* Problem description
Look through the data below. Collect every line where the word "empty" occurs.
[Start of Material provided]
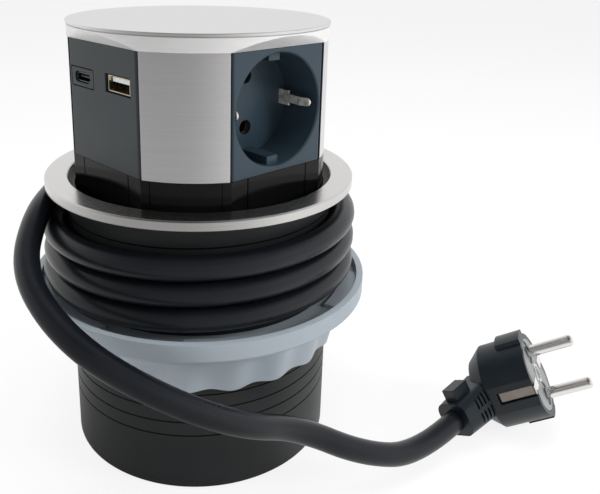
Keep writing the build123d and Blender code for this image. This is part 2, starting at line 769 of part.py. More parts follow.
def cord_tube(points, label):
    """A tube of the cord's thickness along straight runs joined by tangent arcs."""
    radii = corner_radii(points)
    with BuildPart() as tube:
        with BuildLine() as line:
            FilletPolyline(*points, radius=radii)
        route = line.wire()
        with BuildSketch(Plane(origin=route @ 0, z_dir=route % 0)):
            Circle(cord_r)
        sweep()
    save(tube.part, label)
    runs = [(b - a).length for a, b in zip(points, points[1:])]
    print(label, "length", round(route.length, 1), "radii", [round(r) for r in radii],
          "runs", [round(r) for r in runs],
          "volume share", round(tube.part.volume / (cord_area * route.length), 4))


# Cord riser: from the outlet behind the housing, round the nut and up to the winding.
# A stop of a route is its azimuth, its distance outside the nut's rim and its height.
outlet_az = 100.0
outlet_out = 17.5
outlet_z = 16.0
coil_approach = 22.0
outlet_mouth = along(outlet_az, tube_r + outlet_out, outlet_z)
riser_stops = ((109.3, 14.0, 25.0), (119.1, 22.4, 37.7), (129.3, 25.4, 52.0), (140.4, 22.3, 64.9))
riser_points = [outlet_mouth]
riser_points += [along(az, press_rim_r + out, z) for az, out, z in riser_stops]
riser_points += [coil_start - coil_start_dir * coil_approach, coil_start]
cord_tube(riser_points, "cord_riser")

# Cord outlet: saddle on the wall, a ball and a sleeve that the riser leaves square
outlet_sleeve_r = 7.2
outlet_sleeve_len = 12.0
saddle_w = 24.0
saddle_h = 17.0
outlet_dir = (riser_points[1] - riser_points[0]).normalized()
outlet_ball = outlet_mouth - outlet_dir * outlet_sleeve_len
saddle_az = degrees(atan2(outlet_ball.X, -outlet_ball.Y))
saddle_reach = sqrt(outlet_ball.X ** 2 + outlet_ball.Y ** 2)

with BuildPart() as cord_outlet:
    with BuildSketch(face_plane(saddle_az, saddle_reach, cover_t + fit_clear + saddle_h / 2)):
        RectangleRounded(saddle_w, saddle_h, edge_round * 3)
    extrude(amount=-(saddle_reach - tube_in_r))
    with Locations(outlet_ball):
        Sphere(outlet_sleeve_r)
    with BuildSketch(Plane(origin=outlet_ball, z_dir=outlet_dir)):
        Circle(outlet_sleeve_r)
    extrude(amount=outlet_sleeve_len)
    with BuildSketch():
        Circle(tube_r)
    extrude(amount=ring_top_z, mode=Mode.SUBTRACT)
save(cord_outlet.part, "cord_outlet")

# Inner curly lead from a terminal block on the cover to a clamp under the deck
lead_r = 3.0
lead_coil_r = 12.0
lead_low_z = 16.0
lead_top_z = 108.0
lead_first_az = 180.0
lead_turns = 6
block_w = 20.0
block_len = 24.0
block_over = 6.0
lead_end_gap = 0.7
clamp_w = 14.0
clamp_len = 12.0
clamp_under = 4.5


def lead_place(az):
    """The curly lead's centre line at this azimuth."""
    share = (az - lead_first_az) / (360 * lead_turns)
    return along(az, lead_coil_r, lead_low_z + (lead_top_z - lead_low_z) * share)


with BuildPart() as inner_lead:
    with BuildLine() as lead_line:
        wind(lead_place, [lead_first_az + 90.0 * k for k in range(4 * lead_turns + 1)], 2 * lead_r)
    lead_route = lead_line.wire()
    with BuildSketch(Plane(origin=lead_route @ 0, z_dir=lead_route % 0)):
        Circle(lead_r)
    sweep()
save(inner_lead.part, "inner_lead")
lead_foot = lead_route @ 0
lead_tip = lead_route @ 1

with BuildPart() as terminal_block:
    with BuildSketch(Plane.XY.offset(cover_t)):
        with Locations((lead_foot.X + lead_end_gap + block_len / 2, lead_foot.Y)):
            Rectangle(block_len, block_w)
    extrude(amount=lead_foot.Z + block_over - cover_t)
    chamfer(terminal_block.faces().sort_by(Axis.Z)[-1].edges(), edge_round)
save(terminal_block.part, "terminal_block")

with BuildPart() as lead_clamp:
    with BuildSketch(Plane.XY.offset(deck_low_z)):
        with Locations((lead_tip.X - lead_end_gap - clamp_len / 2, lead_tip.Y)):
            Rectangle(clamp_len, clamp_w)
    extrude(amount=-(deck_low_z - lead_tip.Z + clamp_under))
    chamfer(lead_clamp.faces().sort_by(Axis.Z)[0].edges(), edge_round)
save(lead_clamp.part, "lead_clamp")

# Plug: where its front face lies, its heading on the floor, its pitch and its roll.
# The grip leaves the body at an angle, in the plane across the pins' line.
plug_az = 42.4
plug_out = 75.2
plug_z = 25.2
plug_heading = -62.8
plug_pitch = 30.0
plug_roll = 6.0
grip_turn = 60.0
grip_root = 18.6
grip_len = 28.5
heading = Vector(cos(radians(plug_heading)), sin(radians(plug_heading)), 0)
beside = Vector(-sin(radians(plug_heading)), cos(radians(plug_heading)), 0)
plug_axis = heading * cos(radians(plug_pitch)) + Vector(0, 0, 1) * sin(radians(plug_pitch))
plug_up = Vector(0, 0, 1) * cos(radians(plug_pitch)) - heading * sin(radians(plug_pitch))
pin_line = plug_up * cos(radians(plug_roll)) + beside * sin(radians(plug_roll))
plug_side = plug_axis.cross(pin_line)
grip_axis = plug_side * sin(radians(grip_turn)) - plug_axis * cos(radians(grip_turn))
plug_face_point = along(plug_az, press_rim_r + plug_out, plug_z)
grip_foot = plug_face_point - plug_axis * grip_root
plug_rear = grip_foot + grip_axis * grip_len


def plug_plane(ahead):
    """A plane across the plug this far ahead of its front face: X along the pins' line."""
    return Plane(origin=plug_face_point + plug_axis * ahead, x_dir=pin_line, z_dir=plug_axis)


# Free stretch: round the left of the nut, across the front, down to the floor and the plug
coil_leave = 7.4
plug_approach = 24.6
free_stops = ((-109.1, -1.8, 98.8), (-90.0, 11.3, 87.6), (-69.2, 17.3, 74.9), (-50.3, 13.6, 59.0),
              (-29.9, 10.1, 44.0), (-8.4, 0.3, 29.5), (7.7, 15.4, 15.6))
free_points = [coil_end, coil_end + coil_end_dir * coil_leave]
free_points += [along(az, press_rim_r + out, z) for az, out, z in free_stops]
free_points += [plug_rear + grip_axis * plug_approach, plug_rear]
cord_tube(free_points, "cord_free")

# Plug body: flattened round body with guide blocks, recesses for the face, pins and straps
plug_body_r = 17.3
plug_half_w = 16.3
plug_body_back = 25.0
plug_body_drop = 0.5
plug_rear_len = 6.0
plug_rear_slope = 5.0
plug_face_t = 2.0
plug_face_r = 15.0
plug_face_half_w = 13.0
guide_block_w = 11.0
guide_block_len = 10.5
guide_block_r = 18.6
pin_d = 4.8
pin_len = 19.0
pin_root = 9.0
strap_w = 3.8
strap_t = 1.0
strap_len = 14.0
strap_setback = 0.6
pocket_w = 5.0
pocket_depth = 2.0

with BuildPart() as plug_body:
    for ahead, inset in ((-plug_body_back, plug_rear_slope), (plug_rear_len - plug_body_back, 0)):
        with BuildSketch(plug_plane(ahead)):
            with Locations((-plug_body_drop, 0)):
                Circle(plug_body_r - inset)
            Rectangle(4 * plug_body_r, 2 * (plug_half_w - inset), mode=Mode.INTERSECT)
    loft()
    with BuildSketch(plug_plane(plug_rear_len - plug_body_back)):
        with Locations((-plug_body_drop, 0)):
            Circle(plug_body_r)
        Rectangle(4 * plug_body_r, 2 * plug_half_w, mode=Mode.INTERSECT)
    extrude(amount=plug_body_back - plug_rear_len)
    for hand in (-1, 1):
        with BuildSketch(plug_plane(-guide_block_len)):
            with Locations((hand * plug_body_r, 0)):
                Rectangle(plug_body_r, guide_block_w)
            Circle(guide_block_r, mode=Mode.INTERSECT)
        extrude(amount=guide_block_len)
    with BuildSketch(plug_plane(0)):
        with Locations((-plug_body_drop, 0)):
            Circle(plug_face_r + fit_clear)
        Rectangle(4 * plug_body_r, 2 * (plug_face_half_w + fit_clear), mode=Mode.INTERSECT)
    extrude(amount=-plug_face_t, mode=Mode.SUBTRACT)
    with BuildSketch(plug_plane(0)):
        with Locations((-pin_pitch / 2, 0), (pin_pitch / 2, 0)):
            Circle(pin_d / 2 + fit_clear)
    extrude(amount=-pin_root - fit_clear, mode=Mode.SUBTRACT)
    for hand in (-1, 1):
        with BuildSketch(plug_plane(0)):
            with Locations((0, hand * plug_half_w)):
                Rectangle(pocket_w, 2 * pocket_depth)
        extrude(amount=-strap_len - 2 * strap_setback, mode=Mode.SUBTRACT)
save(plug_body.part, "plug_body")

with BuildPart() as plug_face:
    with BuildSketch(plug_plane(-plug_face_t)):
        with Locations((-plug_body_drop, 0)):
            Circle(plug_face_r)
        Rectangle(4 * plug_body_r, 2 * plug_face_half_w, mode=Mode.INTERSECT)
    extrude(amount=plug_face_t)
    with BuildSketch(plug_plane(0)):
        with Locations((-pin_pitch / 2, 0), (pin_pitch / 2, 0)):
            Circle(pin_d)
    extrude(amount=-plug_face_t / 3, mode=Mode.SUBTRACT)
    with BuildSketch(plug_plane(0)):
        with Locations((-pin_pitch / 2, 0), (pin_pitch / 2, 0)):
            Circle(pin_d / 2 + fit_clear)
    extrude(amount=-plug_face_t, mode=Mode.SUBTRACT)
save(plug_face.part, "plug_face")

with BuildPart() as plug_pins:
    with BuildSketch(plug_plane(-pin_root)):
        with Locations((-pin_pitch / 2, 0), (pin_pitch / 2, 0)):
            Circle(pin_d / 2)
    extrude(amount=pin_root + pin_len)
    tips = plug_pins.faces().filter_by(GeomType.PLANE).sort_by(Axis(plug_face_point, plug_axis))[-2:]
    fillet(tips[0].edges() + tips[1].edges(), pin_d / 3)
save(plug_pins.part, "plug_pins")

with BuildPart() as plug_earth_straps:
    with BuildSketch(plug_plane(-strap_setback)):
        for hand in (-1, 1):
            with Locations((0, hand * (plug_half_w - pocket_depth + strap_t / 2))):
                Rectangle(strap_w, strap_t)
    extrude(amount=-strap_len)
save(plug_earth_straps.part, "plug_earth_straps")

# Plug grip: tapered block out of the body's side, with two rows of slots and a thumb fin
grip_foot_w = 16.0
grip_foot_t = 18.0
grip_rear_w = 14.0
grip_rear_t = 15.0
grip_corner = 4.5
grip_seat_len = 7.0
slots_n = 5
slot_rows_n = 2
slot_w = 0.9
slot_len = 5.6
slot_pitch = 2.1
slot_row_pitch = 7.4
slot_floor = 7.2
slots_mid = 17.0
fin_len = 9.0
fin_t = 6.0
fin_up = 3.6
fin_at = 17.0


def grip_plane(ahead):
    """A plane across the grip this far from its foot: X along the pins' line."""
    return Plane(origin=grip_foot + grip_axis * ahead, x_dir=pin_line, z_dir=grip_axis)


with BuildPart() as plug_grip:
    with BuildSketch(grip_plane(grip_seat_len)):
        RectangleRounded(grip_foot_w, grip_foot_t, grip_corner)
    with BuildSketch(grip_plane(grip_len)):
        RectangleRounded(grip_rear_w, grip_rear_t, grip_corner)
    loft()
    with BuildSketch(grip_plane(fin_at)):
        with Locations((grip_foot_w / 2, 0)):
            Rectangle(2 * fin_up, fin_t)
    extrude(amount=fin_len)
    for hand in (-1, 1):
        across = grip_axis.cross(pin_line) * hand
        side = Plane(origin=grip_foot + grip_axis * slots_mid + across * slot_floor, x_dir=grip_axis, z_dir=across)
        with BuildSketch(side):
            with GridLocations(slot_pitch, slot_row_pitch, slots_n, slot_rows_n):
                RectangleRounded(slot_w, slot_len, slot_w / 3)
        extrude(amount=grip_foot_t, mode=Mode.SUBTRACT)
    add(plug_body.part, mode=Mode.SUBTRACT)
save(plug_grip.part, "plug_grip")
print("plug lowest", round(min(p.part.bounding_box().min.Z for p in (plug_body, plug_grip, plug_pins)), 2))
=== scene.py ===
from math import cos, pi, radians, sin

import bmesh
import bpy
from mathutils import Matrix, Vector


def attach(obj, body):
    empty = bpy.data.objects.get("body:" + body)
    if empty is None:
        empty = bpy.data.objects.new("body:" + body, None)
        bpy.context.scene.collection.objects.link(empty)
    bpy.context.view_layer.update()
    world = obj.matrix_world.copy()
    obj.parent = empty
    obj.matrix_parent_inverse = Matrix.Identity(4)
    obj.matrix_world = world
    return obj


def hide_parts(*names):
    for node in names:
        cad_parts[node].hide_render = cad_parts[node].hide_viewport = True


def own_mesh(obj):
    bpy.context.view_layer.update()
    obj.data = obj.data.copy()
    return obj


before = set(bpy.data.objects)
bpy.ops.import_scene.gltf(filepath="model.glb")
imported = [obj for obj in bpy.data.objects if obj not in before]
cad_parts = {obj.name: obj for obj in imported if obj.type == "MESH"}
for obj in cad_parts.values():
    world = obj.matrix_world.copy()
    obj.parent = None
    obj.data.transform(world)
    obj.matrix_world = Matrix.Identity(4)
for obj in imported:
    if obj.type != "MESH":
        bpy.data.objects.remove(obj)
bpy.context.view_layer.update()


# Viewpoint
# The camera stands to the left of the front socket, a little above the head and
# close in. Its place and lens come from fitting the ellipses of the rings.

MM = 0.001
view_turn = Matrix.Rotation(radians(-38.8), 3, "Z")
camera_back, camera_up = 282.80 * MM, 197.78 * MM
pan, pitch, roll = radians(4.98), radians(16.9), radians(1.09)
focal_px, middle_px = 741.05, (262.43, 162.42)
frame_w_px, frame_h_px, film_mm = 600, 494, 36.0
nearest_seen = 10 * MM

ahead = Vector((sin(pan) * cos(pitch), cos(pan) * cos(pitch), -sin(pitch)))
level_right = Vector((cos(pan), -sin(pan), 0))
level_up = level_right.cross(ahead)
right = cos(roll) * level_right + sin(roll) * level_up
upward = cos(roll) * level_up - sin(roll) * level_right
camera_axes = Matrix([view_turn @ way for way in (right, upward, -ahead)]).transposed()
camera_spot = view_turn @ Vector((0, -camera_back, camera_up))

camera_data = bpy.data.cameras.new("viewpoint")
camera_data.sensor_fit = "HORIZONTAL"
camera_data.sensor_width = film_mm
camera_data.lens = focal_px / frame_w_px * film_mm
camera_data.shift_x = (frame_w_px / 2 - middle_px[0]) / frame_w_px
camera_data.shift_y = (middle_px[1] - frame_h_px / 2) / frame_w_px
camera_data.clip_start = nearest_seen
camera = bpy.data.objects.new("viewpoint", camera_data)
bpy.context.collection.objects.link(camera)
camera.matrix_world = Matrix.Translation(camera_spot) @ camera_axes.to_4x4()
bpy.context.scene.camera = camera
bpy.context.scene.view_settings.view_transform = "Standard"


# Floor, light and air
# White floor under the part, a large soft light overhead, smaller ones in front and
# at the sides, and a white surround for metal to reflect, dim above and on the left.

floor_half = 3.0
paper_grey, paper_rough, paper_glow = (0.86, 0.86, 0.86, 1), 0.9, 0.84
white_level, dim_level, plain_light = 1.0, 0.3, 0.42
dim_az, dim_full = -30.0, 0.92
sky_from, sky_to = 0.55, 0.8
dim_way = view_turn @ Vector((sin(radians(dim_az)), -cos(radians(dim_az)), 0))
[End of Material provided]
* Answer
    empty = bpy.data.objects.get("body:" + body)
    if empty is None:
        empty = bpy.data.objects.new("body:" + body, None)
        bpy.context.scene.collection.objects.link(empty)
    obj.parent = empty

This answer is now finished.